12 replies on “Metropolitan Museum Turns Away Visitor in 18th-Century Style Gown”

  1. The Met has a chance to do some great PR work here and if they don’t seize the opportunity, they are going to continue to look like ridiculous.

  2. Shame on the Met! As a member and frequent visitor, I encounter more serious distractions than this on every visit, such as school groups, loud tours, art touching, and uncategorizable idiotic behavior.

  3. I personally don’t feel like the Met was out of line here. I believe museums reserve the right to control the visitor experience to at least some degree, and I can imagine so many problems with setting a precedent where visitors unaffiliated with the museum or its staff are allowed to come in period costume, or really any costume at all. Like, I came to see the art, not your side project.

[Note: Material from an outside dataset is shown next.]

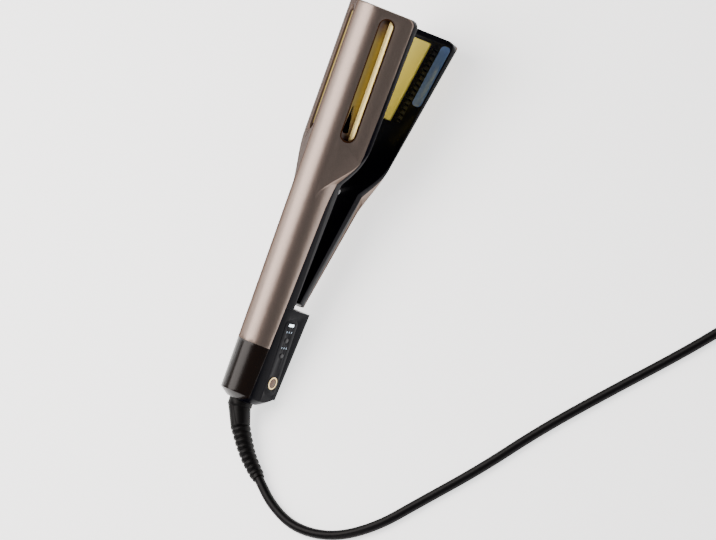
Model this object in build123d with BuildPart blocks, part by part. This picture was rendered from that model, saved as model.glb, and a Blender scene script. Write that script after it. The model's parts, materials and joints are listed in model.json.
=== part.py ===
"""Hair straightener: two ridged arms on a wedge-shaped base, heated plates, combs and a swivelling cord.

Every piece is drawn in the closed frame: x runs from the back of the base to the tip, y runs across,
and the plates meet at z = 0. The pieces are then turned to the pose in which the straightener lies
open on a table, and moved so that the middle of its underside is the origin.
"""

import os
from math import asin, atan2, cos, degrees, hypot, pi, radians, sin, tan

from build123d import *

os.makedirs("parts", exist_ok=True)

# Pose at rest
open_angle = 12.2
rest_flat = 0.35

# Arms
tip_x = 279.5
shell_start = 33.0
ridge_slope = 2.45
ridge_radius = 16.0
ridge_top = 15.6
handle_half = 16.4
wall = 2.0
face_gap = 2.0

# Head
head_half = 29.3
wing_radius = 4.5
wing_height = 0.6
neck_start = 138.0
neck_end = 188.0
tip_corner = 6.0
parting_handle = 8.3
parting_neck = 4.0
parting_tip = 6.2

# Base
base_end = 63.5
base_back = -7.5
base_depth = 18.3
base_corner = 3.0
end_flat = 10.5
end_rim = 20.5
end_crown = 0.4

# Hinge
pivot_x = 60.0
pin_diameter = 4.0
pin_play = 0.05
knuckle_radius = 6.0
knuckle_inner = 5.0
knuckle_outer = 9.0
boss_radius = 4.5
hinge_gap = 0.3
pocket_play = 1.0
bush_wall = 1.0
lower_start = 70.0
spring_wire = 1.2
spring_play = 0.5
spring_turns = 3.5
spring_pitch = 1.5
spring_leg = 7.0
knuckle_root = 7.0

# Plates
plate_start = 212.0
plate_end = 273.0
plate_width = 22.0
plate_thickness = 3.0
plate_proud = 0.9
plate_play = 0.35
plate_travel = 0.5
heater_width = 18.0
heater_inset = 4.0
heater_thickness = 2.4
pad_thickness = 0.8
carrier_wall = 1.2

# Combs and side panels
comb_line = 17.3
tooth_count = 15
tooth_pitch = 3.86
tooth_height = 5.2
tooth_width = 1.9
tooth_sides = 6
comb_start = 215.0
comb_bar = 3.4
comb_seat = 1.2
groove_width = 4.6

# Screws that hold each casing to its shell
screw_x = (92.0, 152.0)
screw_diameter = 2.2
screw_head = 4.4
screw_length = 7.0
boss_outer = 5.6

# Side panels beside the combs
panel_start = 228.0
panel_end = 275.0
panel_inner = 19.9
panel_outer = 27.3
panel_thickness = 1.2
panel_corner = 3.0

# Wiring
loom_y = 5.0
loom_z = 9.5
loom_diameter = 2.6

# Vents
vent_middle = 229.5
vent_length = 90.0
vent_width = 11.5
vent_down = 6.0
liner_wall = 1.0
liner_depth = 5.5
liner_lip = 1.5
liner_fold = 0.4
liner_floor = 0.6
liner_play = 0.1

# Controls on the side of the base
fascia_start = 2.0
fascia_end = 57.0
fascia_width = 13.0
fascia_thickness = 1.0
control_height = -3.4
control_rise = 4.3
power_x = 11.0
power_diameter = 6.4
bezel_diameter = 9.0
button_travel = 0.6
button_play = 0.25
small_diameter = 3.4
small_x = (31.0, 42.0)
light_x = 53.0
light_length = 1.9
light_width = 5.6
lamp_x = (36.5, 48.0)
lamp_pitch = 2.6
lamp_count = 3
lamp_length = 1.5
lamp_width = 0.7
board_thickness = 1.6
board_middle = 31.0
board_length = 46.0
board_width = 11.0

# Cord
cord_diameter = 6.8
relief_wide = 17.0
relief_narrow = 10.0
relief_collar = 4.0
relief_plain = 0.32
rib_count = 9
rib_depth = 0.7
swivel_diameter = 13.0
swivel_play = 0.08
drum_radius = 4.4
drum_length = 12.0
ring_rise = 0.9
brush_gap = 0.2
block_start = -1.5
block_length = 9.4
block_width = 12.0
coil_radius = 46.8
coil_arcs = 5
coil_gap = 0.45
coil_step = 3.65
climb_start = 110.0
climb_turn = 180.0
tie_width = 12.0
tie_thickness = 0.9
tail_length = 26.0
plug_boot = 14.0
plug_length = 36.0
plug_width = 25.0
plug_play = 0.05
pin_length = 17.0
pin_spacing = 12.7
pin_width = 6.3
pin_thickness = 1.5

# Route of the lead over the table from the strain relief to its coil, chosen by hand
relief_route = ((-159.8, -8.5, 10.9), (-175.6, -23.5, 7.6), (-185.7, -37.4, 5.4))
lead_route = (
    (-185.7, -37.4, 5.4), (-199.2, -57.2, 3.8), (-207.0, -83.3, 3.4), (-201.6, -115.2, 3.4),
    (-182.3, -142.9, 3.4), (-156.7, -163.8, 3.4), (-117.7, -196.6, 3.4), (-78.8, -224.0, 3.4),
    (-36.8, -259.0, 3.4), (11.2, -301.1, 3.4), (46.4, -328.0, 3.4), (76.8, -356.5, 3.4),
)
exit_z = -2.0

slope = radians(ridge_slope)
along_ridge = (cos(slope), 0, sin(slope))
face_z = face_gap / 2
box_size = 400.0
sides = (-1, 1)
standing = (Align.CENTER, Align.CENTER, Align.MIN)
ahead = (Align.MIN, Align.CENTER, Align.CENTER)


def ridge_z(x):
    """Height of the ridge circle's middle over the closing plane."""
    return ridge_top - ridge_radius + x * tan(slope)


def wing_z(x):
    """Height of the middle of the wing's rounded edge."""
    return wing_height + (x - neck_end) * tan(slope)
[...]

I also think what’s key here is that she didn’t seem to contact the museum ahead of time at all to let them know she was coming or what the rationale for the costume was.

    1. I agree that it might have faired better if she contacted the Museum ahead of her visit but sometimes it is difficult to know who to contact in a big conglomeration as the MET. I agree it could have been distracting but also wonderful at the same time. She might have been considered part of the MET but if approved she could have been given a special badge explaining the purpose of her costume.

      1. Right. I think there’s a good chance she could have been allowed to wear the costume had she reached out to the museum first (there are tons of points of contact for most museums – I’m sure one could have pointed her in the right direction).

  4. Yet one more way in which people who attend cultural and arts institutions are expected to shut up, stand there like an inactive lump, and passively witness what’s on the other side of the velvet rope. You’re a butt in a seat or a dot in a revenue stream, and nothing else.
    Could you imagine how much more vibrant a museum of all places could be if it respected and harnessed the creativity of its surrounding community instead of squelching it the minute it gets through the door?
    People expect to participate in culture nowdays, Met. Evolve or die.

  5. Shame on the Met! This woman was dressed appropriately for this event and fashion tour. You’d think they would encourage this kind of participation!

  6. What?! Very difficult to believe & a very sad commentary on the Met. As an out-of-state visitor of several times in the past, I would have totally enjoyed seeing this talented woman floating around “doing her thing.” Ditto on Yorick’s comment of several days ago. The Met needs to send this woman a written apology. Absolutely.

  7. She probably should have asked them first – people get ‘powerful’ when challenged….and she challenged them….so they did their thing & threw her out ! It is typical behavior of those ‘in charge’ of anything !

  8. The met’s decision is totally valid as it relates to the safety of the artwork on display. The wide, sweeping skirts could knock over a sculpture, or someone she passes might wish to get out of her way and inadvertently break something. what she should have done was plan in advance by contacting the met’s education department, which would have performed a risk assessment of her being in the galleries as a precaution against insurance risk and then, once reviewed and approved, she could have done her tour. just another example of someone, even a historian, thinking that museums just happen to be there and there is no staff or resources to ask questions of. all she had to do was ask. also, this isn’t your house! you can’t just walk in and do whatever you want! this is a shared space and you have to ensure you have the full approval of the museum to be there if you’re going to do something out of the ordinary.